Indian prince, and not expect any other eloquence from his simplicity than what his griefs have furnished him withal. His story is, perhaps, the greatest which was ever represented in a poem of this nature, the action of it including the discovery and conquest of a new world. In it I have neither wholly followed the truth of the history, nor altogether left it; but have taken all the liberty of a poet to add, alter, or diminish, as I thought might best conduce to the beautifying of my, work it being not the business of a poet to represent historical truth, but probability. But I am not to make the justification of this poem, which I wholly leave to your grace's mercy.

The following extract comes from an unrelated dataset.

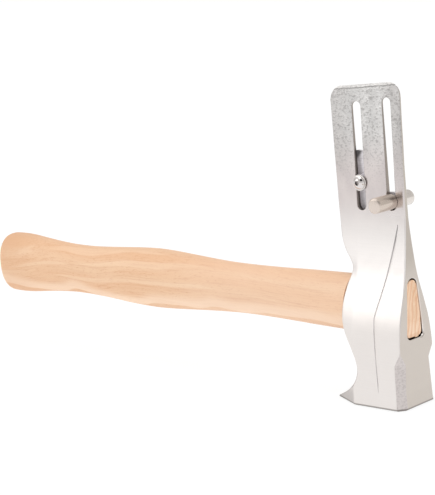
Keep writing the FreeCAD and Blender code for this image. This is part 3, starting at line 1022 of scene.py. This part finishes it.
def plate_steel():
    """Rolled grey steel, with painted shade on its face toward the blade, along its slanted top and its left
    side.
    """
    m = Material("rolled_grey_steel")
    x, y, z = m.axes()
    grain = m.noise(150, 150, 1400, detail=4)
    tone = m.mix(m.noise(90, 90, 90), (246, 242, 246), (234, 230, 234))
    tone = m.cover(tone, (160, 154, 162), m.ramp(grain, 0.4, 0.7), 0.25)
    wander = m.times(m.noise(260, 260, 120), 2 * MM)
    # painted shade where the blade and the slot's wall keep the light off the plate
    left = m.fall(m.plus(x, wander), -17.6, -16.9)
    top = m.rise(m.plus(m.minus(z, m.times(x, SHADE_SLOPE)), wander), 154.2, 157.2)
    plate_shade = m.times(m.most(left, top), m.rise(y, 2.8, 2.2))
    tone = m.cover(tone, (60, 58, 60), plate_shade, 0.8)
    rough = m.plus(0.33, m.times(grain, 0.15))
    return m.finish(Base_Color=tone, Metallic=0.35, Roughness=rough, Normal=m.bump(grain, 0.02, 0.6))



def post_steel():
    """Turned satin steel: painted light on the end face, which is mixed paler, painted shade on the rougher
    upper side, and a paler far post.
    """
    m = Material("turned_satin_steel")
    y = m.axes()[1]
    nx, ny, nz = m.facing()
    along = m.size(ny)
    rings = m.noise(40, 1500, 40)
    cloud = m.noise(120, 120, 120, detail=2)
    tone = m.mix(cloud, (214, 201, 190), (200, 187, 176))
    # painted light: the end faces are mixed paler than the sides
    tone = m.mix(m.ramp(along, 0.6, 0.9), tone, (216, 204, 195))
    tone = m.cover(tone, (226, 221, 216), m.rise(y, 0, 4), 0.8)
    # painted shade on the upper side near the blade
    upper_shade = m.times(m.ramp(nz, 0.1, 0.75), m.rise(y, -8.5, -3.5))
    upper_shade = m.times(upper_shade, m.ramp(m.noise(260, 260, 260), 0.3, 0.6))
    tone = m.cover(tone, (120, 110, 103), upper_shade, 0.1)
    rough = m.plus(0.17, m.times(rings, 0.1))
    rough = m.plus(rough, m.times(m.ramp(nz, 0.35, 0.8), 0.22))
    end_rim = m.times(m.ramp(along, 0.1, 0.25), m.ramp(along, 0.98, 0.9))
    rough = m.plus(rough, m.times(end_rim, 0.1))
    return m.finish(Base_Color=tone, Metallic=1.0, Roughness=rough, Normal=m.bump(rings, 0.005, 0.5))


def polished(name, tone_a, tone_b, base_rough):
    """Plated steel, or the socket's painted shade, with faint smears and scratches."""
    m = Material(name)
    smear = m.noise(420, 420, 420)
    scratch = m.noise(3000, 700, 200, detail=2)
    tone = m.mix(smear, tone_a, tone_b)
    rough = m.plus(base_rough, m.times(m.ramp(smear, 0.4, 0.75), 0.08))
    return m.finish(Base_Color=tone, Metallic=1.0, Roughness=rough, Normal=m.bump(scratch, 0.004, 0.4))


GRAIN_SLOPE = 0.0105  # the paler band follows the handle's axis
GRAIN_WANDER = 22
LAYER_LEAN = 0.27
LAYER_WANDER = 9
LAYER_WIDTH = 3.1


def beech(name, light, mid, dark, seed):
    """Steamed beech: broad soft streaks along X that wander, fine fibres, and its end grain."""
    m = Material(name)
    x, y, z = m.axes()
    shifted = m.vector("ADD", m.place, (seed, seed * 0.13, 0))
    drift = m.noise(8, 9, 9, shifted, detail=1)
    lift = m.add("ShaderNodeCombineXYZ", {"Z": m.times(drift, 0.03)}).outputs[0]
    waved = m.vector("ADD", shifted, lift)
    broad = m.noise(6, 70, 95, waved, rough=0.5)
    streak = m.noise(12, 240, 330, waved, detail=4, rough=0.6)
    thin = m.noise(28, 800, 950, waved, detail=4, rough=0.65)
    fibre = m.noise(60, 1700, 1700, waved)
    fleck = m.noise(330, 2400, 2400, waved, detail=1)
    lens = m.noise(9, 80, 170, waved, detail=2, distort=0.4)
    tone = m.mix(m.ramp(broad, 0.34, 0.66), light, mid)
    for layer, low, high, strength in ((streak, 0.5, 0.72, 0.26), (thin, 0.5, 0.68, 0.4),
                                       (fibre, 0.45, 0.75, 0.14), (fleck, 0.6, 0.7, 0.5)):
        tone = m.cover(tone, dark, m.ramp(layer, low, high), strength)
    tone = m.cover(tone, (252, 222, 192), m.ramp(lens, 0.58, 0.68), 0.4)
    # a paler band along the lower half, a paler fore end, and a browner butt and upper side
    height = m.plus(z, m.times(x, GRAIN_SLOPE))
    line = m.plus(height, m.times(m.noise(13, 9, 9, detail=2), GRAIN_WANDER * MM))
    tone = m.cover(tone, (255, 225, 198), m.between(line, 51.2, 52.1, 55.0, 60.5), 0.62)
    tone = m.cover(tone, dark, m.fall(line, 50.8, 51.6), 0.22)
    tone = m.cover(tone, (255, 228, 206), m.rise(x, -190, -100), 0.28)
    butt = m.fall(x, -325, -285)
    upper = m.times(m.rise(height, 58, 73), m.plus(0.26, m.times(butt, 0.34)))
    tone = m.mix(m.plus(m.times(butt, 0.3), upper), tone, (224, 176, 138))
    # end grain: growth layers across the tenon
    across = m.minus(y, m.times(z, LAYER_LEAN))
    across = m.plus(across, m.times(m.noise(90, 90, 45, detail=2), LAYER_WANDER * MM))
    growth = m.math("FRACT", m.times(across, 1 / (LAYER_WIDTH * MM)))
    late = m.times(m.ramp(growth, 0.3, 0.85), m.rest(m.ramp(growth, 0.88, 1.0)))
    end = m.ramp(m.facing()[0], 0.7, 0.9)
    tone = m.cover(tone, (252, 222, 192), end, 0.2)
    tone = m.mix(m.times(late, m.times(end, 0.5)), tone, (222, 158, 112))
    rough = m.plus(0.48, m.times(fibre, 0.12))
    return m.finish(Base_Color=tone, Roughness=rough, Normal=m.bump(fibre, 0.03, 0.3), Specular_IOR_Level=0.4)


def floor_white():
    """A plain pale floor that is mostly its own even light."""
    m = Material("white_floor")
    tone = m.mix(m.noise(3, 3, 3, detail=2), (0.93, 0.93, 0.93, 1), (0.96, 0.96, 0.96, 1))
    return m.finish(Base_Color=m.mix(0.8, tone, (0, 0, 0, 1)), Roughness=1.0,
                    Emission_Color=(1, 1, 1, 1), Emission_Strength=0.86, Specular_IOR_Level=0.0)


# ---- the pieces ----
chrome = polished("polished_chrome", (226, 221, 219), (214, 209, 208), 0.06)
fastener = polished("bright_zinc_steel", (226, 222, 218), (208, 203, 200), 0.24)
steel = head_steel()
panel_step_shade = panel_step_shade_paint()
# painted shade: a darker grey for the inside of the screw's socket
socket_shade = polished("socket_painted_shade", (168, 162, 160), (146, 140, 138), 0.25)
post_finish = post_steel()
wood = beech("beech_handle", (242, 204, 169), (238, 193, 155), (216, 159, 119), 0.0)
wedge_wood = beech("beech_wedge", (240, 200, 160), (230, 186, 144), (202, 150, 108), 0.31)

PIECES = [
    (make_head, "hatchet", "head", "head_steel", steel),
    (make_handle, "hatchet", "handle", "handle_wood", wood),
    (make_plate, "gauge", "gauge_plate", "gauge_steel", plate_steel()),
    (make_post_front, "gauge", "gauge_post_front", "post_steel", post_finish),
    (make_post_rear, "gauge", "gauge_post_rear", "post_steel", post_finish),
    (make_nut, "gauge", "clamp_nut", "fastener_steel", fastener),
    (make_washer, "washer", "clamp_washer", "fastener_steel", fastener),
    (make_screw, "screw", "clamp_screw", "screw_chrome", chrome),
]
for make, body, node, slot, finish in PIECES:
    piece = make()
    if not any(piece.data.materials):
        piece.data.materials.clear()
        piece.data.materials.append(finish)
    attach(piece, body)
    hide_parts(node)
for material_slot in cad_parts["handle_wedge"].material_slots:
    material_slot.material = wedge_wood


# ---- floor, light and camera ----
FLOOR_REACH = 60000
FLOOR_DROP = 0.5
STUDIO_TINT = (1.0, 0.985, 0.97, 1)
STUDIO_LEVEL = 0.74
# direction, angle where the change starts, angle where it is full, change of radiance
STUDIO_LOBES = [((-0.69, -0.70, 0.44), 23.5, 7, 1.5),
                ((0.60, -0.12, 0.79), 20, 12, 1.8),
                ((0.44, -0.63, 0.64), 23, 13, -0.73)]
# the lamp's place and size are in metres
LAMP_TARGET = (-0.06, 0, 0.08)
LAMP_DIRECTION = (-0.1, -0.15, 1.0)
LAMP_DISTANCE = 1.3
LAMP_SIDE = 1.0
LAMP_RADIANCE = 1.3
CAMERA_ANGLES = (44.66, 10.12, -5.01)  # azimuth, elevation and roll
CAMERA_DISTANCE = 925.9
CAMERA_TARGET = (-129.02, 0, 78.95)
CAMERA_LENS = 111.37
CAMERA_FAR = 200


def make_floor():
    """A wide floor just below the striking face."""
    reach = FLOOR_REACH
    corners = [(-reach, -reach, 0), (reach, -reach, 0), (reach, reach, 0), (-reach, reach, 0)]
    floor = make_object("floor", corners, [(0, 1, 2, 3)])
    floor.location.z = cad_low.z - FLOOR_DROP * MM
    floor.data.materials.append(floor_white())


def make_lamp():
    """A square soft light above the head."""
    lamp = bpy.data.lights.new("top", "AREA")
    lamp.shape = "RECTANGLE"
    lamp.size = lamp.size_y = LAMP_SIDE
    lamp.energy = LAMP_RADIANCE * math.pi * LAMP_SIDE**2
    obj = link(bpy.data.objects.new("top", lamp))
    toward = Vector(LAMP_DIRECTION).normalized()
    obj.location = Vector(LAMP_TARGET) + toward * LAMP_DISTANCE
    obj.rotation_euler = toward.to_track_quat("Z", "Y").to_euler()
    obj.visible_camera = False


def make_world():
    """An even pale studio with two soft glows and one dim patch, each in its own direction."""
    world = bpy.data.worlds.new("studio")
    bpy.context.scene.world = world
    world.use_nodes = True
    studio = Nodes(world.node_tree)
    where = studio.add("ShaderNodeTexCoord").outputs["Generated"]
    level = STUDIO_LEVEL
    for direction, outer, inner, change in STUDIO_LOBES:
        inputs = {0: where, 1: Vector(direction).normalized()}
        toward = studio.add("ShaderNodeVectorMath", inputs, operation="DOT_PRODUCT").outputs["Value"]
        edges = math.cos(math.radians(outer)), math.cos(math.radians(inner))
        level = studio.plus(studio.ramp(toward, *edges, change), level)
    background = studio.tree.nodes["Background"]
    studio.put(background.inputs["Color"], STUDIO_TINT)
    studio.put(background.inputs["Strength"], level)


def make_camera():
    """The three-quarter view from the front and the near cheek, a little above."""
    azimuth, elevation, roll = np.radians(CAMERA_ANGLES)
    turn = Matrix.Rotation(azimuth, 4, "Z") @ Matrix.Rotation(QUARTER - elevation, 4, "X")
    turn = turn @ Matrix.Rotation(roll, 4, "Z")
    data = bpy.data.cameras.new("camera")
    data.lens = CAMERA_LENS
    data.clip_end = CAMERA_FAR
    camera = link(bpy.data.objects.new("camera", data))
    away = Matrix.Translation((0, 0, CAMERA_DISTANCE * MM))
    camera.matrix_world = Matrix.Translation(Vector(CAMERA_TARGET) * MM) @ turn @ away
    bpy.context.scene.camera = camera


make_floor()
make_world()
make_lamp()
make_camera()
bpy.context.scene.view_settings.view_transform = "Standard"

It is an irregular piece, if compared with many of Corneille's; and, if I may make a judgment of it, written with more flame than art; in which it represents the mind and intentions of the author, who is with much more zeal and integrity, than design and artifice,

MADAM,

October 12, 1667.

Your Grace's most obedient,
and most obliged servant,

JOHN DRYDEN."

2 "Almost every piece," [of Dryden's,] says Dr. Johnson," had a dedication, written with such elegance and luxuriance of praise, as neither haughtiness nor avarice could be imagined able to resist. But he seems to have made flattery too cheap. That praise is worth nothing of which the price is known.